Scientific classification
- Kingdom: Animalia
- Phylum: Chordata
- Class: Aves
- Order: Piciformes
- Family: Picidae
- Genus: Picumnus
- Species: P. pygmaeus
- Binomial name: Picumnus pygmaeus (Lichtenstein, MHC, 1823)

= Spotted piculet =

- Genus: Picumnus
- Species: pygmaeus
- Authority: (Lichtenstein, MHC, 1823)
- Conservation status: LC

Species of woodpecker

The spotted piculet (Picumnus pygmaeus) is a species of bird in subfamily Picumninae of the woodpecker family Picidae. It is endemic to Brazil.

==Taxonomy and systematics==

The spotted piculet is monotypic. However, some authors have suggested that the varzea piculet (P. varzeae) might be a subspecies of it. Others have suggested that it should be treated as having two subspecies, the nominate and P. p. distinctus.

==Description==

The spotted piculet is about 10 cm long. Adult males have a black cap with a red patch on the forehead and white spots on the rest of it. Their face is mostly dark brown with white tips on some feathers. Their upperparts are mostly dark brown whose feathers have black and white tips. Their rump is paler. Their flight feathers are dark brown with buff or cinnamon-buff edges and tips on the secondaries and tertials. Their tail is blackish; the innermost pair of feathers have mostly white inner webs and the outer two pairs have a white patch near the end. Their chin, throat, and sides of the neck are black and white in a variable pattern. Their underparts are light to darkish brown, usually with a rufous tinge, and large black and white spots. Adult females are identical but for no red on the forehead. Juveniles are generally duller than adults and their dots are less distinct.

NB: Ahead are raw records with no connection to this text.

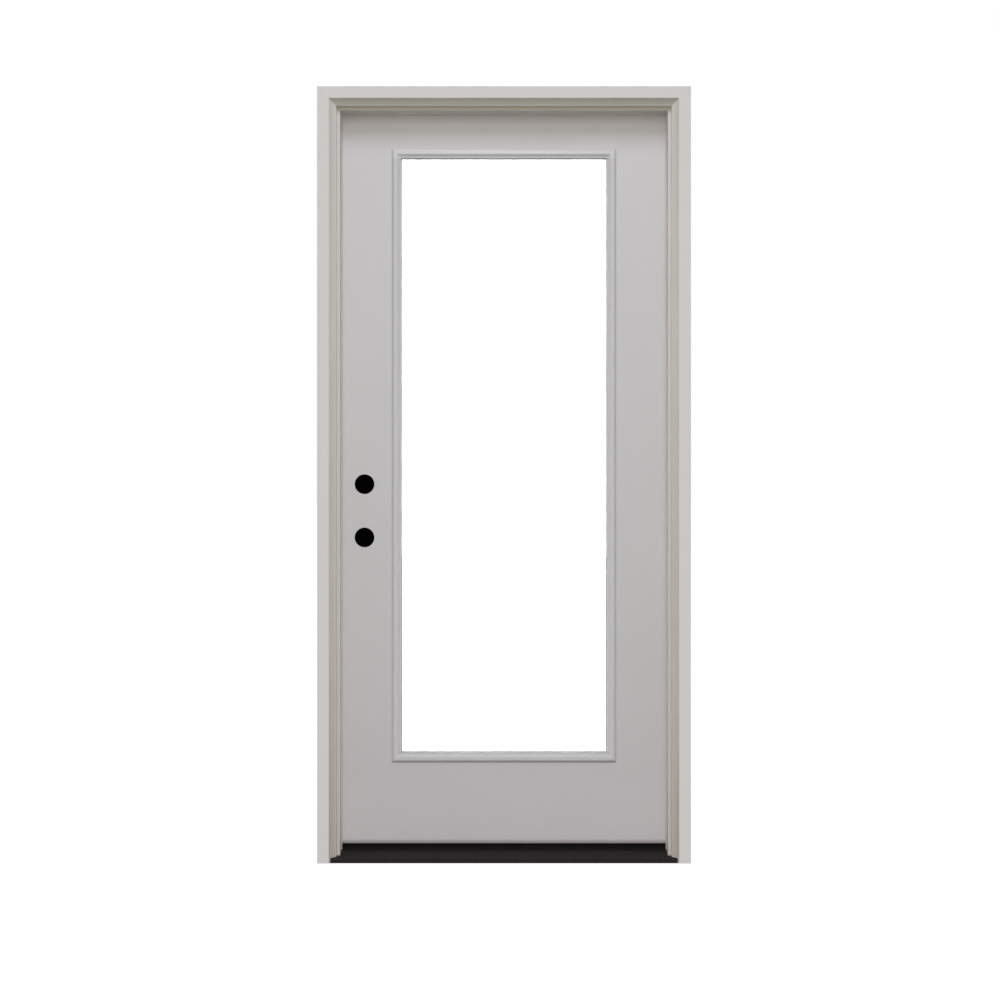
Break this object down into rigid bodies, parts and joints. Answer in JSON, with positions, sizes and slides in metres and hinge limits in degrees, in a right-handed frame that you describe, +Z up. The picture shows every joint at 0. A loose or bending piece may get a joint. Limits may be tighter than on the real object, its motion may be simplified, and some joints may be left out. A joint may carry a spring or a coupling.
{
  "type": "prehung fiberglass front door",
  "caption": "Inward-opening smooth fiberglass entry door with a large clear lite, double bored, prehung in a rabbeted frame with brickmould and a dark sill.",
  "frame": {"origin": "on the underside of the sill, midway between the side jambs and midway through their depth", "axes": "+Z up, +X to the right as seen from outside, +Y into the building"},
  "size_m": [1.0096, 0.1678, 2.0986],
  "materials": {
    "bronze_aluminium": "dark bronze anodised",
    "cap": "dark composite",
    "foam": "foam",
    "glass": "clear",
    "hinge_steel": "satin nickel",
    "jamb_primer": "satin primer on wood",
    "lite_plastic": "smooth moulded",
    "mould_primer": "smooth primed",
    "seal": "matte",
    "slab_primer": "smooth primed fiberglass",
    "spacer": "satin",
    "substrate": "black composite",
    "sweep": "matte",
    "wood": "raw"
  },
  "bodies": {
    "frame": {"head_brickmould": "mould_primer", "head_jamb": "jamb_primer", "head_weatherstrip": "seal", "hinge_brickmould": "mould_primer", "hinge_jamb": "jamb_primer", "hinge_weatherstrip": "seal", "latch_brickmould": "mould_primer", "latch_jamb": "jamb_primer", "latch_weatherstrip": "seal", "lower_hinge_frame_leaf": "hinge_steel", "lower_hinge_pin": "hinge_steel", "middle_hinge_frame_leaf": "hinge_steel", "middle_hinge_pin": "hinge_steel", "sill_deck": "bronze_aluminium", "sill_substrate": "substrate", "threshold_cap": "cap", "upper_hinge_frame_leaf": "hinge_steel", "upper_hinge_pin": "hinge_steel"},
    "door": {"bottom_rail": "wood", "door_sweep": "sweep", "exterior_lite_frame": "lite_plastic", "exterior_skin": "slab_primer", "foam_core": "foam", "glass_spacer": "spacer", "hinge_stile": "wood", "inner_glass": "glass", "interior_lite_frame": "lite_plastic", "interior_skin": "slab_primer", "lock_block": "wood", "lock_stile": "wood", "lower_hinge_door_leaf": "hinge_steel", "middle_hinge_door_leaf": "hinge_steel", "outer_glass": "glass", "top_rail": "wood", "upper_hinge_door_leaf": "hinge_steel"}
  },
  "joints": [
    {"name": "door_swing", "type": "hinge", "parent": "frame", "child": "door", "pos_m": [0.4547, 0.07065, 0], "axis": [0, 0, -1], "range_deg": [0, 180]}
  ]
}
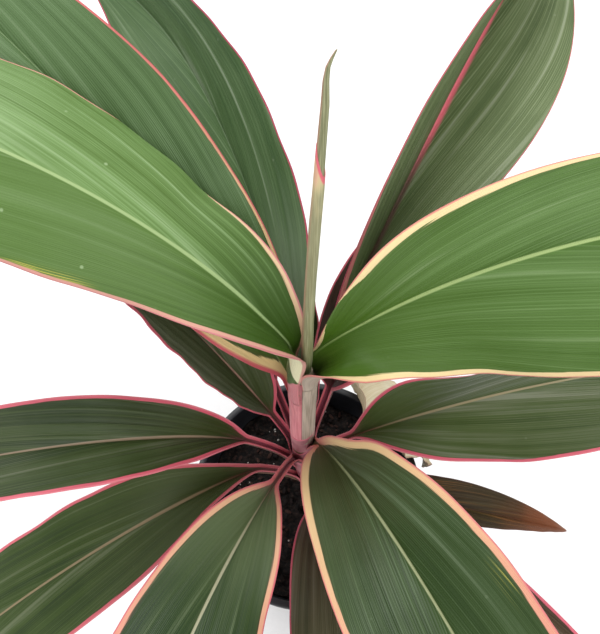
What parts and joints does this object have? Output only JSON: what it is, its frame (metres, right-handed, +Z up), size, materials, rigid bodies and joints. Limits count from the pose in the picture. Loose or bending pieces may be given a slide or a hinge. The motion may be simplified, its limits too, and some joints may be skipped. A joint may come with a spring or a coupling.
{
  "type": "potted ti plant",
  "caption": "Young ti plant with long pink-edged leaves arching from one leaning stem, rooted in soil in a round tapered nursery pot; stands on its flat base.",
  "frame": {"origin": "centre of the flat base on which the pot stands", "axes": "+Z up along the pot's axis; +X to the right and +Y away from the viewer of the picture, whose camera looks down from -Y"},
  "size_m": [0.553, 0.4996, 0.4906],
  "materials": {
    "green_leaf": "satin living leaf, bright green with cream and pink margins",
    "dark_leaf": "satin living leaf, dark green with pink margins",
    "maroon_leaf": "satin living leaf, maroon green with thin pink margins",
    "drying_leaf": "dull drying leaf, brown with an orange tip",
    "withered_leaf": "dull withered leaf, straw coloured",
    "rolled_leaf": "satin rolled leaf, olive with a cream and pink edge",
    "stem_sheaths": "satin fibrous stem, pink and grey-beige leaf bases",
    "potting_soil": "matte crumbly dark soil",
    "pot_plastic": "matte black moulded plastic"
  },
  "bodies": {
    "root": {"leaf_upper_left": "green_leaf", "leaf_upper_right": "green_leaf", "leaf_upper_back_left": "dark_leaf", "leaf_upper_back": "dark_leaf", "leaf_upper_back_right": "dark_leaf", "leaf_collared_front": "dark_leaf", "leaf_middle_right": "maroon_leaf", "leaf_lower_front": "dark_leaf", "leaf_middle_left": "maroon_leaf", "leaf_lower_right": "dark_leaf", "leaf_lower_left": "dark_leaf", "leaf_middle_back_left": "maroon_leaf", "leaf_middle_back": "maroon_leaf", "leaf_lower_front_left": "dark_leaf", "leaf_bottom_right": "maroon_leaf", "leaf_bottom_front": "maroon_leaf", "leaf_withered_back": "withered_leaf", "leaf_drying_right": "drying_leaf", "new_leaf_spear": "rolled_leaf", "stem": "stem_sheaths", "potting_soil": "potting_soil", "nursery_pot": "pot_plastic"}
  },
  "joints": []
}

==Distribution and habitat==

The spotted piculet is found only in northeastern Brazil, in an area bounded by central Maranhão, Pernambuco, northeastern Goiás, and extreme northern Minas Gerais. It inhabits dry open woodland and caatinga shrublands.

==Behavior==
===Movement===

As far as is known, the spotted piculet is a year-round resident throughout its range.

===Feeding===

Nothing is known about the spotted piculet's foraging technique or diet.

===Breeding===

The spotted piculet's breeding biology is essentially unknown. Nest building has been noted in December and a female was observed feeding a grown chick in October.

===Vocalization===

One author described the spotted piculet's vocalization as a "very high-pitched, squeaky 'tsirrrrr, tsi, tsi, tsi'." Another described it as a "very high, descending, fast, chivering trill 'ttrrrruh'."

==Status==

The IUCN has assessed the spotted piculet as being of Least Concern. It has a large range but its population size and trend are not known. No immediate threats have been determined. The lack of knowledge about the species could be due to its being uncommon but it is possibly simply overlooked.